The non-accredited pharmacists mentioned that a valid strategy for the implementation of CPS would be a reconciliation between logistics and clinical activities. Some professionals may see the insertion of new activities in their routine as increasing workload . Similarly, some studies show that one of the main difficulties in this process is to reconcile clinical and logistic activities. [84, 87, 98]. For Garcia-Cardenas et al. , several factors can contribute to the lack of time, such as lack of priority, commitment, and poor distribution of activities. In this way, it is fundamental to understand the specific causes that contribute to the lack of time, so that measures are developed to remedy this problem.

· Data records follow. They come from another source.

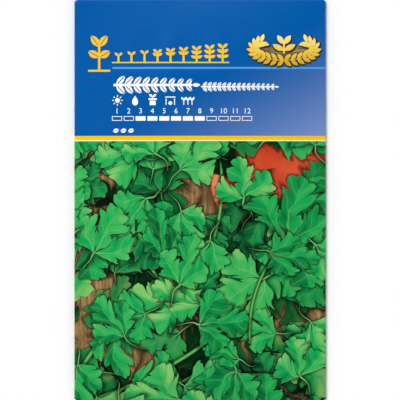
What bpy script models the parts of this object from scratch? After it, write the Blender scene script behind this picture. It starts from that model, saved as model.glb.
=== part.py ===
"""A printed paper seed packet lying on its back, and the sachet of seeds inside it.

+X is the reader's right, +Y the packet's top and +Z the side with the picture. The origin is
on the table, under the packet's middle.
"""

import math
import random

import bmesh
import bpy
from mathutils import Matrix, Vector

# Driving dimensions of the paper packet, in metres
WIDTH = 0.100
HEIGHT = 0.160
THICKNESS = 0.0065
PAPER = 0.0003
GAP = 0.0003
FLAP_HEIGHT = 0.015
FLAP_INSET = 0.0012
SEAM_OVERLAP = 0.010
SEAM_RAMP = 0.003
CUT_EDGE_RUN = 0.00005
FOLD_ROUNDING = 0.00035
CORNER_OPENING = 0.0005

# Driving dimensions of the sachet and of its seeds
SACHET_WIDTH = 0.080
SACHET_HEIGHT = 0.104
SACHET_FOIL = 0.00025
SEED_COUNT = 84
SEED_SIZE = (0.0048, 0.0024, 0.0015)
HEAP_SIZE = (0.042, 0.056, 0.0014)
SEED_LEAN = 0.25

# How finely the curved panels are divided
PACKET_COLUMNS, PACKET_ROWS = 16, 24
SACHET_COLUMNS, SACHET_ROWS = 10, 14

# Levels above the table, from the back of the packet to its front
BACK_FACE = 2 * PAPER
HOLLOW_FLOOR = BACK_FACE + PAPER
FRONT_EDGE = HOLLOW_FLOOR + GAP + PAPER
SACHET_FLOOR = HOLLOW_FLOOR + GAP
SACHET_INSIDE = SACHET_FLOOR + SACHET_FOIL
SACHET_EDGE = SACHET_INSIDE + GAP + SACHET_FOIL
SACHET_TOP = THICKNESS - PAPER - 1.5 * GAP
HEAP_MIDDLE = SACHET_INSIDE + GAP + HEAP_SIZE[2] / 2 + SEED_SIZE[2] / 2 + GAP / 2


def bulge(x, y, width, height):
    """The share of a panel's belly at a point: 1 in the middle and 0 along the edges."""
    across = 1 - (2 * x / width) ** 2
    along = 1 - (2 * y / height) ** 4
    return across * along


def front_face(x, y):
    """Outer face of the packet's front panel."""
    return FRONT_EDGE + (THICKNESS - FRONT_EDGE) * bulge(x, y, WIDTH, HEIGHT)


def seam_share(x):
    """1 on the glued overlap, falling to 0 over a ramp on the left and a cut edge on the right."""
    left = (x + SEAM_OVERLAP / 2 + SEAM_RAMP) / SEAM_RAMP
    right = (SEAM_OVERLAP / 2 + CUT_EDGE_RUN - x) / CUT_EDGE_RUN
    return max(0.0, min(1.0, left, right))


def back_face(x, y):
    """Outer face of the back: the flaps lie on the table, the seam one paper higher."""
    on_flap = abs(y) > HEIGHT / 2 - FLAP_HEIGHT - CUT_EDGE_RUN / 2
    if on_flap and abs(x) < WIDTH / 2 - FLAP_INSET + CUT_EDGE_RUN / 2:
        return 0.0
    return BACK_FACE - PAPER * seam_share(x)


def even_lines(size, count):
    """The inner lines that divide a length about 0 into equal parts."""
    return [size * (i / count - 0.5) for i in range(1, count)]


def cut_panel(width, height, x_lines, y_lines, levels, rounding, top, bottom):
    """A closed panel between two height formulas, from a box cut along the given lines.

    levels are the shares of the thickness where its rim has corners, and rounding is how far
    the rim's top and bottom edges stand back from its middle.
    """
    bm = bmesh.new()
    bmesh.ops.create_cube(bm, size=1)
    bmesh.ops.translate(bm, vec=(0, 0, 0.5), verts=bm.verts)
    bmesh.ops.scale(bm, vec=(width, height, 1), verts=bm.verts)
    cuts = [((x, 0, 0), (1, 0, 0)) for x in x_lines]
    cuts += [((0, y, 0), (0, 1, 0)) for y in y_lines]
    cuts += [((0, 0, level), (0, 0, 1)) for level in levels]
    for point, normal in cuts:
        geometry = bm.verts[:] + bm.edges[:] + bm.faces[:]
        bmesh.ops.bisect_plane(bm, geom=geometry, dist=1e-7, plane_co=point, plane_no=normal)
    for vert in bm.verts:
        x, y, share = vert.co
        on_side = abs(x) > width / 2 - 1e-6
        on_end = abs(y) > height / 2 - 1e-6
        if share < 1e-4 or share > 1 - 1e-4:
            x -= math.copysign(rounding, x) if on_side else 0
            y -= math.copysign(rounding, y) if on_end else 0
        low = bottom(vert.co.x, vert.co.y)
        high = top(x, y)
        vert.co = (x, y, low + (high - low) * share)
    return bm


def material(name, colour, roughness, metallic=0.0):
    made = bpy.data.materials.new(name)
    made.use_nodes = True
    shader = made.node_tree.nodes["Principled BSDF"]
    shader.inputs["Base Color"].default_value = (*colour, 1)
    shader.inputs["Roughness"].default_value = roughness
    shader.inputs["Metallic"].default_value = metallic
    return made


def add_object(name, bm, finish=None):
    """Turns a bmesh into a smooth-shaded object with its own material."""
    bmesh.ops.recalc_face_normals(bm, faces=bm.faces)
    mesh = bpy.data.meshes.new(name)
    bm.to_mesh(mesh)
    bm.free()
    mesh.shade_smooth()
    mesh.set_sharp_from_angle(angle=math.radians(30))
    piece = bpy.data.objects.new(name, mesh)
    bpy.context.scene.collection.objects.link(piece)
    if finish:
        mesh.materials.append(finish)
    return piece


def cut_away(piece, cutter):
    """Takes the cutter's shape out of the piece, and hides the cutter."""
    cutter.hide_render = True
    cutter.display_type = "WIRE"
    cut = piece.modifiers.new(cutter.name, "BOOLEAN")
    cut.operation = "DIFFERENCE"
    cut.solver = "EXACT"
    cut.object = cutter


def outer_packet():
    """The folded and glued paper, as one wall round the hollow that holds the sachet.

    Where the paper is glued, at the seam and the flaps, its layers are one. The flaps are cut
    narrower than the packet, so each fold stays open a little at the corners.
    """
    flap_side = WIDTH / 2 - FLAP_INSET
    flap_end = HEIGHT / 2 - FLAP_HEIGHT
    x_lines = even_lines(WIDTH, PACKET_COLUMNS)
    x_lines += [-SEAM_OVERLAP / 2 - SEAM_RAMP, -SEAM_OVERLAP / 2]
    x_lines += [SEAM_OVERLAP / 2, SEAM_OVERLAP / 2 + CUT_EDGE_RUN]
    y_lines = even_lines(HEIGHT, PACKET_ROWS)
    for side in (-1, 1):
        x_lines += [side * flap_side, side * (flap_side + CUT_EDGE_RUN)]
        y_lines += [side * flap_end, side * (flap_end - CUT_EDGE_RUN)]
    paper = cut_panel(
        WIDTH, HEIGHT, x_lines, y_lines, (1 / 3, 2 / 3), FOLD_ROUNDING, front_face, back_face
    )
    packet = add_object(
        "outer_packet", paper, material("printed paper", (0.05, 0.22, 0.16), 0.38)
    )

    hollow_width = WIDTH - 3 * PAPER
    hollow_height = HEIGHT - 3 * PAPER
    hollow = cut_panel(
        hollow_width,
        hollow_height,
        even_lines(WIDTH, PACKET_COLUMNS),
        even_lines(HEIGHT, PACKET_ROWS),
        (),
        0,
        lambda x, y: front_face(x, y) - PAPER,
        lambda x, y: HOLLOW_FLOOR,
    )
    cut_away(packet, add_object("hollow", hollow))

    openings = bmesh.new()
    opening_x = (flap_side + hollow_width / 2) / 2
    for side in (-1, 1):
        for end in (-1, 1):
            place = Matrix.Translation((side * opening_x, end * HEIGHT / 2, HOLLOW_FLOOR + GAP / 2))
            size = Matrix.Diagonal((CORNER_OPENING, 8 * PAPER, GAP * 0.7, 1))
            bmesh.ops.create_cube(openings, size=1, matrix=place @ size)
    cut_away(packet, add_object("corner_openings", openings))


def sachet():
    """Two webs sealed to each other round the seeds: a flat one at the back, a bulged one in front."""
    foil = material("sachet foil paper", (0.62, 0.60, 0.55), 0.45, 0.2)
    back = cut_panel(
        SACHET_WIDTH,
        SACHET_HEIGHT,
        (),
        (),
        (),
        0,
        lambda x, y: SACHET_INSIDE,
        lambda x, y: SACHET_FLOOR,
    )
    add_object("sachet_back", back, foil)

    def web_face(x, y):
        rise = SACHET_TOP - SACHET_EDGE
        return SACHET_EDGE + rise * bulge(x, y, SACHET_WIDTH, SACHET_HEIGHT)

    front = cut_panel(
        SACHET_WIDTH,
        SACHET_HEIGHT,
        even_lines(SACHET_WIDTH, SACHET_COLUMNS),
        even_lines(SACHET_HEIGHT, SACHET_ROWS),
        (),
        0,
        web_face,
        lambda x, y: web_face(x, y) - SACHET_FOIL,
    )
    add_object("sachet_front", front, foil.copy())


def seeds():
    """The heap of seeds, spread flat: seeds along a sunflower spiral on both faces of its core."""
    draw = random.Random(7)
    core = bmesh.new()
    size = Matrix.Diagonal((*HEAP_SIZE, 1))
    middle = Matrix.Translation((0, 0, HEAP_MIDDLE))
    bmesh.ops.create_uvsphere(
        core, u_segments=16, v_segments=6, radius=0.5, matrix=middle @ size
    )
    heap = add_object("seeds", core, material("seed husk", (0.21, 0.13, 0.06), 0.7))

    grains = bpy.data.collections.new("grains")
    golden_angle = math.pi * (3 - math.sqrt(5))
    for i in range(SEED_COUNT):
        share = math.sqrt((i + 0.5) / SEED_COUNT)
        angle = i * golden_angle
        x = HEAP_SIZE[0] / 2 * share * math.cos(angle)
        y = HEAP_SIZE[1] / 2 * share * math.sin(angle)
        side = 1 if i % 2 else -1
        depth = HEAP_SIZE[2] / 2 * math.sqrt(1 - share**2)
        turn = Matrix.Rotation(draw.uniform(0, math.pi), 4, "Z")
        lean = Matrix.Rotation(draw.uniform(-SEED_LEAN, SEED_LEAN), 4, "Y")
        place = Matrix.Translation((x, y, HEAP_MIDDLE + side * depth * 0.9))
        grain = bmesh.new()
        shape = place @ turn @ lean @ Matrix.Diagonal((*SEED_SIZE, 1))
        bmesh.ops.create_icosphere(grain, subdivisions=1, radius=0.5, matrix=shape)
        piece = add_object(f"grain_{i}", grain)
        bpy.context.scene.collection.objects.unlink(piece)
        grains.objects.link(piece)

    join = heap.modifiers.new("grains", "BOOLEAN")
    join.operation = "UNION"
    join.solver = "EXACT"
    join.operand_type = "COLLECTION"
    join.collection = grains
    joined = heap.evaluated_get(bpy.context.evaluated_depsgraph_get())
    mesh = bpy.data.meshes.new_from_object(joined)
    heap.modifiers.clear()
    heap.data = mesh
    for piece in list(grains.objects):
        bpy.data.objects.remove(piece)
    bpy.data.collections.remove(grains)


for old in list(bpy.data.objects):
    bpy.data.objects.remove(old)
outer_packet()
sachet()
seeds()
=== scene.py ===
"""Looks of a printed paper seed packet, lying on its back on a pale table."""

import math
import random

import bmesh
import bpy
from mathutils import Matrix, Vector, noise


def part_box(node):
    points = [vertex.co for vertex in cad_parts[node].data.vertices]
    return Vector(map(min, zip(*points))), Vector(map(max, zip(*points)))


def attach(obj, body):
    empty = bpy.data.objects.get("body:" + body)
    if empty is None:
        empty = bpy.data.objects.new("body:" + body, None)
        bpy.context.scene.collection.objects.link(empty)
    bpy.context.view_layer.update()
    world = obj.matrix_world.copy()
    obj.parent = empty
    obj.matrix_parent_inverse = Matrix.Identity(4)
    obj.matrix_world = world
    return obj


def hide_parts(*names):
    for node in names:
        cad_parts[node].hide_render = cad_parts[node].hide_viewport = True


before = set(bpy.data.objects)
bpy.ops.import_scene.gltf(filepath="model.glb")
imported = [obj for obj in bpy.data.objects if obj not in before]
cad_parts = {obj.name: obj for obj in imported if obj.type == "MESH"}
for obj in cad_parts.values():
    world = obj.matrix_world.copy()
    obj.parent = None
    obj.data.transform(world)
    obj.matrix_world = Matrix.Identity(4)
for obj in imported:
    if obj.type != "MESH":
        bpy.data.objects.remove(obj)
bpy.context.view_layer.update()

# The studio: a pale table, and light from all sides but straight above, so that the flat print
# shows its colours without glare. The camera looks straight down, and the packet just overfills
# its height.
TABLE_SIZE = 8.0
LENS = 500
SENSOR = 36
PACKET_SHARE = 0.6278
packet_low, packet_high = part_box("outer_packet")
WIDTH = packet_high[0] - packet_low[0]
HEIGHT = packet_high[1] - packet_low[1]
THICKNESS = packet_high[2]


class Tone:
    """A number that varies over a surface. Arithmetic on it adds the Math nodes."""

    def __init__(self, surface, socket):
        self.surface = surface
        self.socket = socket

    def math(self, operation, *others):
        settings = {"operation": operation}
        return self.surface.node("ShaderNodeMath", settings, [self, *others])[0]

    def __add__(self, other):
        return self.math("ADD", other)

    def __sub__(self, other):
        return self.math("SUBTRACT", other)

    def __mul__(self, other):
        return self.math("MULTIPLY", other)

    def __truediv__(self, other):
        return self.math("DIVIDE", other)

    def __pow__(self, other):
        return self.math("POWER", other)

    def __rsub__(self, other):
        return (self * -1) + other

    __radd__ = __add__
    __rmul__ = __mul__

    def __abs__(self):
        return self.math("ABSOLUTE")


class Nodes:
    """The nodes of a material or a group, added with plain calls."""

    def __init__(self, tree):
        self.nodes = tree.nodes
        self.links = tree.links

    def node(self, kind, settings=None, values=()):
        """Adds a node: its settings first, then its sockets. Returns its outputs as tones."""
        made = self.nodes.new(kind)
        for name, value in (settings or {}).items():
            if name == "stops":
                self.set_stops(made.color_ramp, value)
            else:
                setattr(made, name, value)
        pairs = values.items() if isinstance(values, dict) else enumerate(values)
        for name, value in pairs:
            self.feed(made.inputs[name], value)
        return [Tone(self, socket) for socket in made.outputs]

    def set_stops(self, ramp, stops):
        while len(ramp.elements) < len(stops):
            ramp.elements.new(0.5)
        for element, (place, colour) in zip(ramp.elements, stops):
            element.position = place
            element.color = (*colour, 1)

    def feed(self, socket, value):
        if isinstance(value, Tone):
            self.links.new(value.socket, socket)
        elif socket.type == "RGBA" and len(value) == 3:
            socket.default_value = (*value, 1)
        else:
            socket.default_value = value

    def vector(self, operation, values):
        return self.node("ShaderNodeVectorMath", {"operation": operation}, values)[0]

    def axes(self, vector):
        return self.node("ShaderNodeSeparateXYZ", None, [vector])

    def step(self, value, low, high):
        """0 below low and 1 above high, with a smooth change between them."""
        settings = {"interpolation_type": "SMOOTHSTEP"}
        values = {"Value": value, "From Min": low, "From Max": high}
        return self.node("ShaderNodeMapRange", settings, values)[0]

    def mix(self, share, one, other):
        """The colour one where share is 0 and the colour other where it is 1."""
        settings = {"data_type": "RGBA", "clamp_factor": True}
        return self.node("ShaderNodeMix", settings, {0: share, 6: one, 7: other})[2]

    def ramp(self, value, stops):
        return self.node("ShaderNodeValToRGB", {"stops": stops}, [value])[0]

    def noise(self, vector, scale, detail=2.0, roughness=0.5):
        values = {"Vector": vector, "Scale": scale, "Detail": detail, "Roughness": roughness}
        return self.node("ShaderNodeTexNoise", None, values)


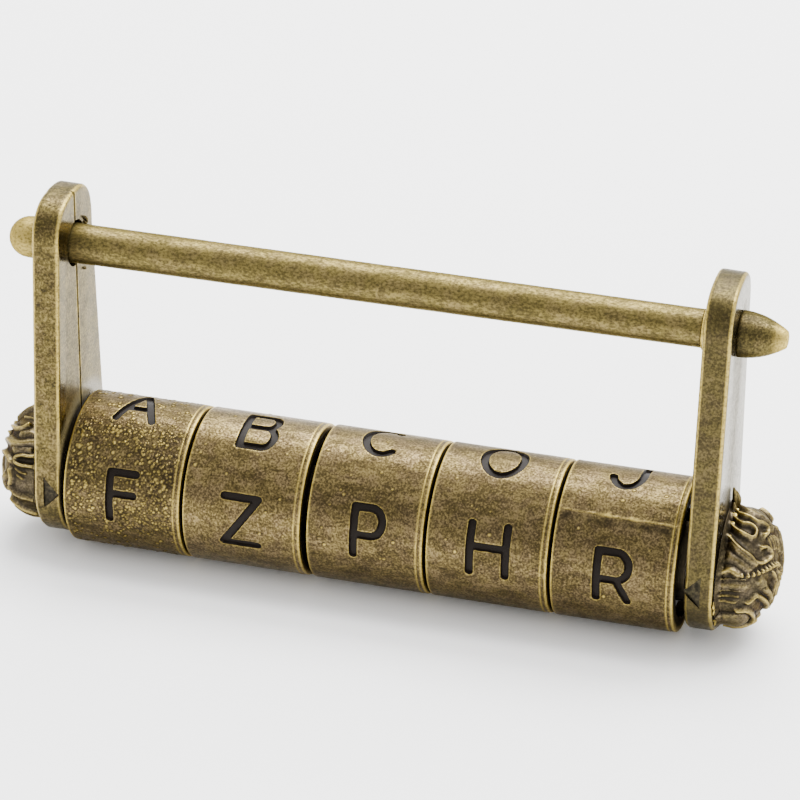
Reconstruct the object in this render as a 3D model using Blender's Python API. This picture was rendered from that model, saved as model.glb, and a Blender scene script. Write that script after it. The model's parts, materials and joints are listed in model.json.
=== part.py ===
"""A bar-shackle letter lock: five lettered rings on a slotted tube, between two tall end plates.

The right-hand plate carries the long bar and, inside the rings, a rod with one tooth for each ring.
With the opening word at the reading marks, the notch of every ring lines up with the tube's slot,
and the rings, the tube and the left-hand plate pull off the bar and the rod together.

Frame: origin on the bar's axis, midway along the rings, where the lock hangs. +X runs along the
rings to the right-hand plate, -Y faces the reader and +Z is up. The rings turn about the drum axis,
which is parallel to X and DRUM_DROP below the origin.
"""

import math

import bmesh
import bpy
from mathutils import Matrix, Vector

MM = 0.001

# Driving dimensions.
RING_COUNT = 5
RING_RADIUS = 9.5 * MM
RING_WIDTH = 14.96 * MM
RING_GAP = 0.4 * MM
DRUM_DROP = 30.7 * MM
PLATE_THICKNESS = 3.4 * MM
PLATE_TOP_RADIUS = 6.2 * MM
PLATE_TOP_CENTRE = 0.7 * MM
PLATE_FOOT_RADIUS = 8.6 * MM
LEFT_PLATE_GAP = 0.8 * MM
RIGHT_PLATE_GAP = 1.1 * MM
BAR_RADIUS_LEFT = 2.45 * MM
BAR_RADIUS_RIGHT = 2.3 * MM
KNOB_RADIUS = 7.7 * MM
KNOB_HEIGHT = 6.5 * MM
CLEARANCE = 0.3 * MM
OVERSHOOT = 1.0 * MM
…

Strategies related to the CPS implementation process
A suggestion of strategy to ensure that CPS were implemented in this study was the adequacy of the type of service according to the social demands of the setting where it will be provided. Latif et al.  explored factors related to implementing a new community pharmacy service. Pharmacists reported the need to simplify and adapt the service to find the way that best suited the needs of local reality, since the processes involved in the implementation are complex and multifaceted. Thus, ensuring that services match the social needs of the place where it will be implemented can be a relevant strategy.
Factors related to the professionals’ profile were reported as a strategy to be performed. Elvey, Hassell e Hall  examine pharmacists’ perceptions of their professional identity employed in the community, hospital, and primary care sectors, both in terms of how they see themselves and how they think others view their profession. The study identified the presence of nine identities for pharmacists: the scientist, the medicine adviser, the clinical practitioner, the social care-giver, the medicine maker, the medicine supplier, the manager, the businessman, and the unremarkable character. According to the authors, many profiles can be found for a single profession. Thus, it may be a viable strategy to select profiles that are suitable for CPS in order to ensure a higher participation rate and reduce withdrawals.
Strengths and limitations
This study used triangulation of methods and sources in order to increase the reliability of the results. These may have helped to get a comprehensive understanding of the facilitators and strategies related to the implementation process. Moreover, this may allow the minimization of political influences in the results of the study, since the implementation process was observed from the standpoint of accredited, non-accredited pharmacists, and local health managers, who operated in different settings in the municipal healthcare network.
One of the limitations of this study was the refusal of some non-accredited pharmacists to participate in the focus groups. If more pharmacists had participated, new implementation factors could have arisen. Another limitation was that we exclusively investigated the perception of strategies of pharmacists on the implementation of CPS in healthcare systems, rather than evaluating the perception of other actors involved in the process, such as local health managers. In addition, this study did not investigate whether the strategies listed can actually bring real benefits to the implementation process.